1. A heat exchange connection provided between a process vessel and a pump, through which connection process fluid can be passed between the process vessel and the pump, comprising concentric flow and return ducts with, provided therebetween, an annular duct through which heating or cooling fluid can be passed to heat or cool the fluid flowing in the flow and return ducts.

2. A heat exchange connection according to claim 1, formed as a two-pass vertical column heat exchanger.

3. A heat exchange connection according to claim 1 or claim 2, in which an inner flow or return duct is of circular form and the outer flow or return duct is of annular form.

4. A heat exchange connection according to any one of claims 1 to 3, in which the inner duct is a flow duct and the outer duct is a return duct.

5. A heat exchange connection according to any one of claims 1 to 4, in which the flow duct is of a size such that there will be no measurable pressure drop therein as the process fluid passes therethrough from the pump to a process vessel.

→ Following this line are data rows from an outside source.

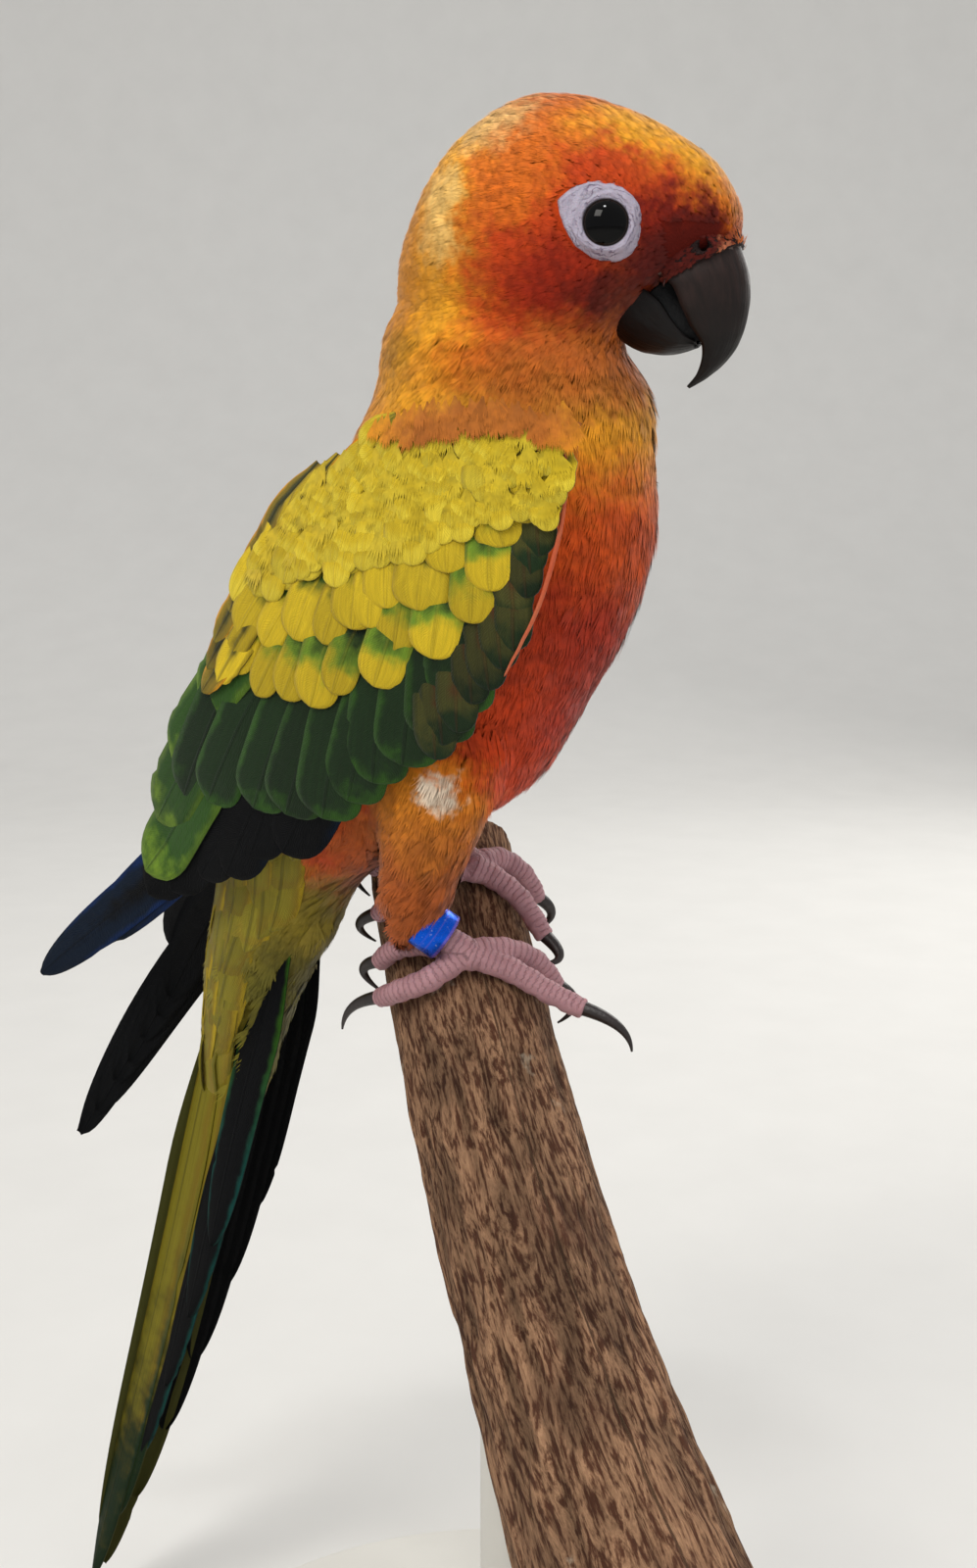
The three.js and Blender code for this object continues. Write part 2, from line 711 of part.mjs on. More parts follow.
function lidForm(centre, look) {
  const lid = new THREE.TorusGeometry(lidOpening + lidThickness, lidThickness, 6, 18);
  lid.applyQuaternion(new THREE.Quaternion().setFromUnitVectors(point(0, 0, 1), look));
  const rim = Math.sqrt(eyeRadius * eyeRadius - lidOpening * lidOpening) - 0.1;
  const place = centre.clone().addScaledVector(look, rim);
  lid.translate(place.x, place.y, place.z);
  return fromGeometry(lid);
}

function addHead() {
  const upperBill = billForm(upperBillStations, 12, 9, 0);
  const upperBillClear = billForm(upperBillStations, 12, 9, gap);
  const cere = billForm(cereStations, 2, 11, 0);
  const cereClear = billForm(cereStations, 2, 11, gap);
  const lowerBillClear = billForm(lowerBillStations, 10, 9, gap);
  const lowerBill = billForm(lowerBillStations, 10, 9, 0);
  const nostrils = [nostrilPlace, mirrored(nostrilPlace)].map((place) =>
    ball(place, nostrilRadius, 8));
  const eyes = { left: eyeCentre, right: mirrored(eyeCentre) };
  const looks = { left: gaze.clone().normalize(), right: mirrored(gaze).normalize() };
  const lids = ['left', 'right'].map((side) => lidForm(eyes[side], looks[side]));
  const eyesClear = Object.values(eyes).map((place) => ball(place, eyeRadius + gap, 16));
  const head = joined([body.intersect(above(headPlane)), ...lids]);
  node('head', without(head, [upperBillClear, cereClear, lowerBillClear, ...eyesClear]), skinOrange);
  node('cere', without(cere, [upperBillClear, ...nostrils]), cereRed);
  node('bill_upper', upperBill, billBlack);
  node('bill_lower', without(lowerBill, [upperBillClear, cereClear]), billBlack);
  for (const side of ['left', 'right']) {
    node(`eye_${side}`, ball(eyes[side], eyeRadius, 16), eyeBlack);
  }
}

function addTrunk() {
  const neck = body.intersect(below(headPlane)).intersect(above(neckPlane));
  const torso = body.intersect(below(neckPlane)).intersect(above(tailPlane));
  const leftGrip = [
    shankForm(leftLeg, gap),
    footForm(farFoot, leftToes, gap),
    ...leftToes.map((toe) => clawForm(farFoot, toe, gap)),
  ];
  const lowerBillClear = billForm(lowerBillStations, 10, 9, gap);
  node('neck', neck.subtract(lowerBillClear), skinOrange);
  node('torso', without(torso, [perchClear, ...leftGrip]), skinOrange);
  node('tail', featheredTail().intersect(below(tailPlane)), tailOlive);
}

function addWings() {
  const leftThighClear = thighForm(leftLeg, gap);
  const rightThighClear = thighForm(rightLeg, gap);
  const right = featheredWing(rightWingPlane, 7);
  const left = featheredWing(leftWingPlane, 19);
  node('wing_right', without(right, [bodyClear, rightThighClear]), wingGreen);
  node('wing_left', without(left, [bodyClear, leftThighClear, perchClear]), wingGreen);
}

function addLeg(side, leg, foot, toes) {
  const thighClear = thighForm(leg, gap);
  const footClear = footForm(foot, toes, gap);
  const ringClear = legRingForm(rightLeg, true);
  const thighCuts = [bodyClear, perchClear, footClear, ringClear];
  node(`thigh_${side}`, without(thighForm(leg), thighCuts), skinOrange);
  node(`shank_${side}`, without(shankForm(leg), [thighClear, footClear, perchClear]), footPink);
  node(`foot_${side}`, without(footForm(foot, toes), [perchClear, ringClear]), footPink);
  toes.forEach((toe, count) => {
    const claw = without(clawForm(foot, toe), [footClear, perchClear]);
    node(`claw_${side}_${count + 1}`, claw, clawBlack);
  });
}

addHead();
addTrunk();
addWings();
addLeg('right', rightLeg, nearFoot, rightToes);
addLeg('left', leftLeg, farFoot, leftToes);
node('leg_ring', legRingForm(rightLeg), ringBlue);
node('perch', perch, barkBrown);

const model = new THREE.Group();
model.add(bird);
node('stand_base', baseForm(), standGrey, model);
rodStations.forEach((along, count) => {
  node(`stand_rod_${count + 1}`, rodForm(along), standGrey, model);
});

export default model;
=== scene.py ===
"""Life-size sun conure on a cut branch, held by a plain display stand.

The bird faces +X and its left side is towards +Y. Its own measures are millimetres in a frame
below the near foot; `placed` turns them into the scene's metres.
"""

import itertools
import json
import math

import bmesh
import bpy
import numpy as np
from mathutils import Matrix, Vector
from mathutils.bvhtree import BVHTree

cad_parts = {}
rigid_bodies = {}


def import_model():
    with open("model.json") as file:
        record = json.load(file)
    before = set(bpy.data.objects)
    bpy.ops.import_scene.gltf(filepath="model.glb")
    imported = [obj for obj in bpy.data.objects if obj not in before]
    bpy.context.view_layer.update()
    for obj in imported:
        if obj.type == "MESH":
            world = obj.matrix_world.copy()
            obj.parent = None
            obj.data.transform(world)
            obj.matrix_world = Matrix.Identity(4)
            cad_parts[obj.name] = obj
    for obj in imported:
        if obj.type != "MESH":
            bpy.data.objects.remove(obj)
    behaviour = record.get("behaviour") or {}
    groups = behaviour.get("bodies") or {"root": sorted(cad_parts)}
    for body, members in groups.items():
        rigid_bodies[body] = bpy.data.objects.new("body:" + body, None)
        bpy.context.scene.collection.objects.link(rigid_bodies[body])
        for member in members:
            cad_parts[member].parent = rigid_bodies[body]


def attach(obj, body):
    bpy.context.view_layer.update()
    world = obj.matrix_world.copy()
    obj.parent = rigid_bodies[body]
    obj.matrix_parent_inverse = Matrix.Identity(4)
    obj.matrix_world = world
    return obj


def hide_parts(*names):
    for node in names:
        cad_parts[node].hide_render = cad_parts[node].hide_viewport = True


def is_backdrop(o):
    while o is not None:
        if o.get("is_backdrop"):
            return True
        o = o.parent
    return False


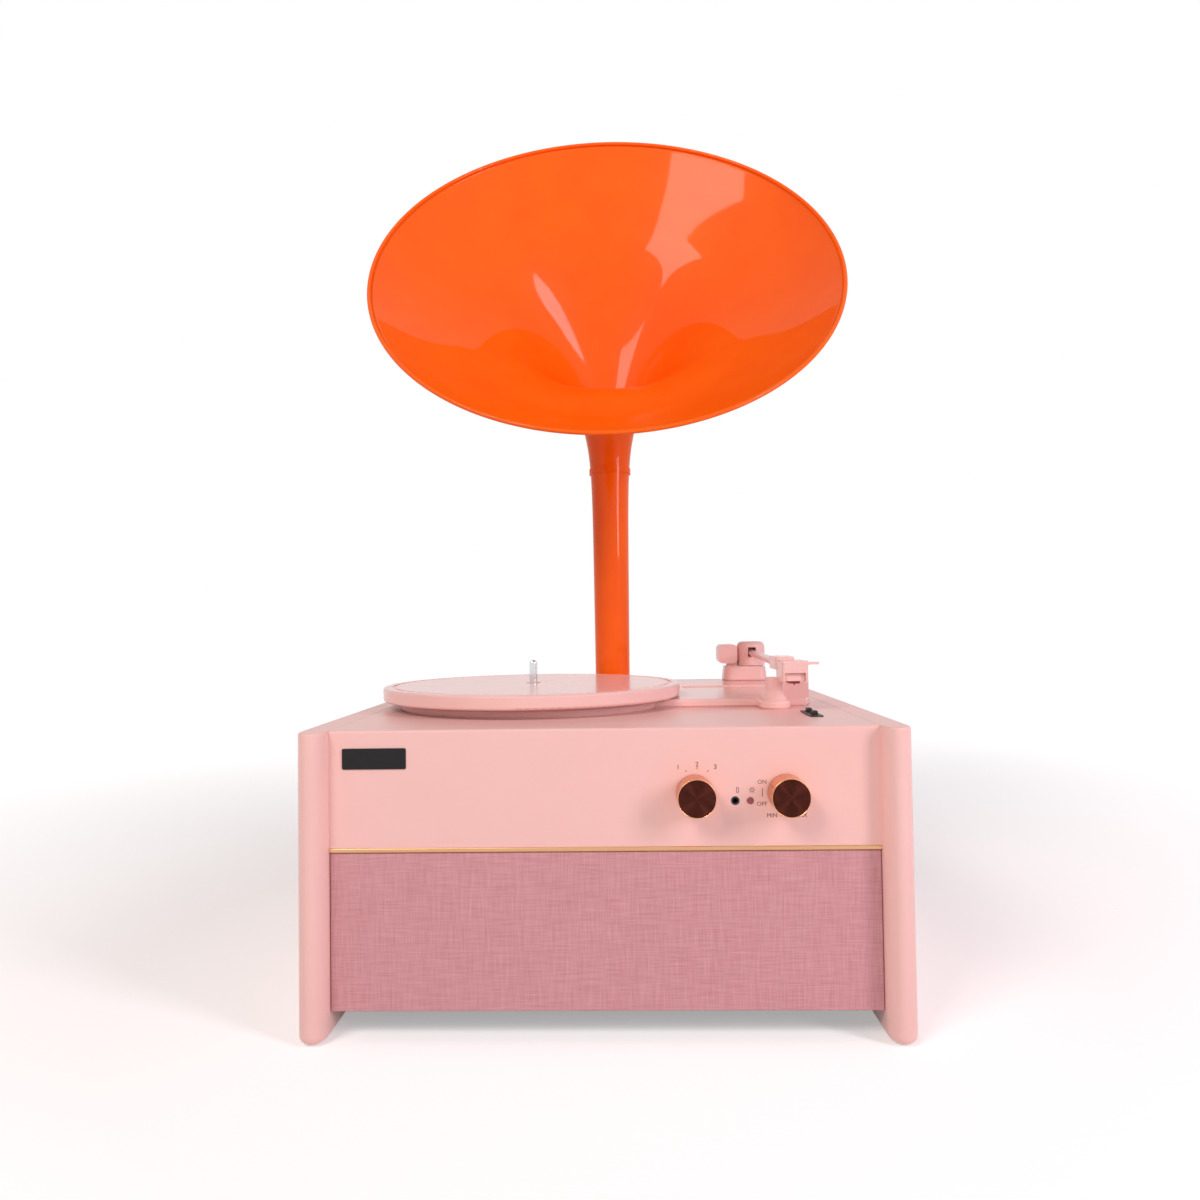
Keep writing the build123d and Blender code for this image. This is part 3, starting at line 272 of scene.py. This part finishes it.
# faint plating ripple over 3 mm
ripple = add(tree, "TexNoise", {"Vector": place, "Scale": 1 / 0.003, "Detail": 2.0})
ripple_sheen = add(tree, "MapRange", {"Value": ripple.outputs["Fac"], "To Min": 0.16, "To Max": 0.28})
shader = add(tree, "BsdfPrincipled", {"Base Color": linear("#c9c6c0"), "Metallic": 1.0,
                                      "Roughness": ripple_sheen.outputs["Result"]})
add(tree, "OutputMaterial", {"Surface": shader.outputs["BSDF"]})
dress(nickel_plate, "rca_jacks", "usb_socket", "source_switch", "volume_control", "source_shaft",
      "volume_shaft", "motor", "platter_bearing", "arm_pin")

# The knobs: turned from solid brass bar with a small chamfer, finely grooved round the side.
# Their front is spun in the lathe, which leaves rings, and is coloured dark brown as a painted dark
# reflection of the same brass.

dress(brushed_brass, "motor_pulley")

turned_brass, tree = start_material("turned_brass")
place = add(tree, "TexCoord").outputs["Object"]
# lathe grooves 0.5 mm apart along the knob's axis
grooves = add(tree, "TexWave", {"Vector": place, "Scale": 0.314 / 0.0005}, bands_direction="Y")
groove_sheen = add(tree, "MapRange", {"Value": grooves.outputs["Fac"], "To Min": 0.2, "To Max": 0.32})
groove_bump = add(tree, "Bump", {"Height": grooves.outputs["Fac"], "Strength": 0.15, "Distance": 0.0001})
shader = add(tree, "BsdfPrincipled", {"Base Color": linear("#e7a97c"), "Metallic": 1.0,
                                      "Roughness": groove_sheen.outputs["Result"],
                                      "Normal": groove_bump.outputs["Normal"]})
add(tree, "OutputMaterial", {"Surface": shader.outputs["BSDF"]})

# the same brass as the knob's side, with its dark reflection painted into a dark brown base colour
spun_face_dark_reflection, tree = start_material("spun_brass_face_painted_reflection")
place = add(tree, "TexCoord").outputs["Object"]
# the grain runs round the axis, and the painted dark reflection is uneven over 4 mm
round_grain = add(tree, "Tangent", direction_type="RADIAL", axis="Y")
reflection_tone_noise = add(tree, "TexNoise", {"Vector": place, "Scale": 1 / 0.004, "Detail": 2.0})
painted_reflection_colour = add(tree, "Mix", {"Factor": reflection_tone_noise.outputs["Fac"], "A": linear("#3c1c18"),
                                 "B": linear("#552a22")}, data_type="RGBA")
shader = add(tree, "BsdfPrincipled", {"Base Color": painted_reflection_colour.outputs["Result"], "Metallic": 1.0,
                                      "Roughness": 0.4, "Anisotropic": 0.97, "Anisotropic Rotation": 0.25,
                                      "Tangent": round_grain.outputs["Tangent"]})
add(tree, "OutputMaterial", {"Surface": shader.outputs["BSDF"]})


def turned_points(profile, x, z, steps=96):
    """Rings about an axis along y through (x, z), for each (r, y) of the profile:
    (x + r * cos a, y, z - r * sin a)."""
    a = np.linspace(0, 2 * math.pi, steps, endpoint=False)[None, :]
    r, y = (np.array(column)[:, None] for column in zip(*profile))
    return np.stack([x + r * np.cos(a), y + 0 * a, z - r * np.sin(a)], -1)


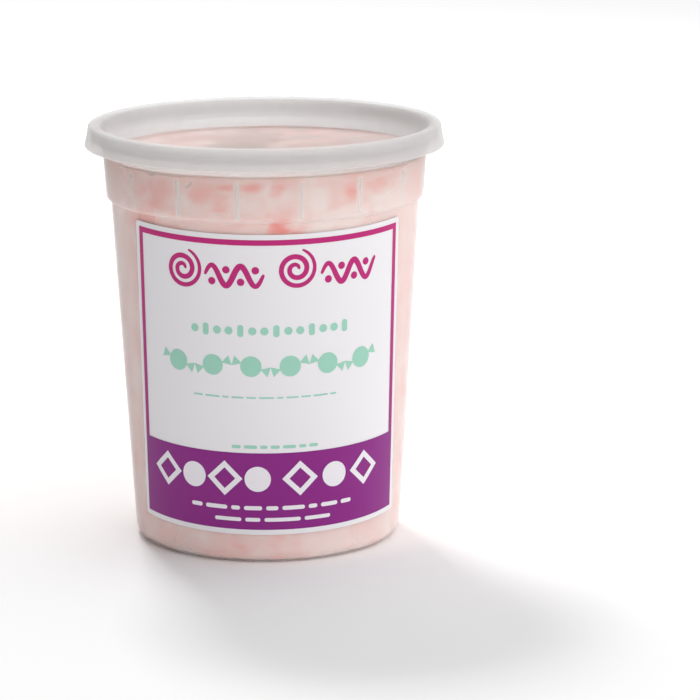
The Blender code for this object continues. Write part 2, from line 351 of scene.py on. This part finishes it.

6. A heat exchange connection according to any one of claims 1 to 5, in which a further annular duct is provided outside the outer flow or return duct for passage of heating or cooling fluid.

7. A heat exchange connection according to claim 1 or claim 2, in which the inner flow or return duct is provided of annular form so that flow of liquor is through a first annular space, flow of heating or cooling fluid is in an outer annular space and return flow of process fluid is through a next outer annular space.

8. A heat exchange connection substantially as hereinbefore described and illustrated with reference to the accompanying drawing.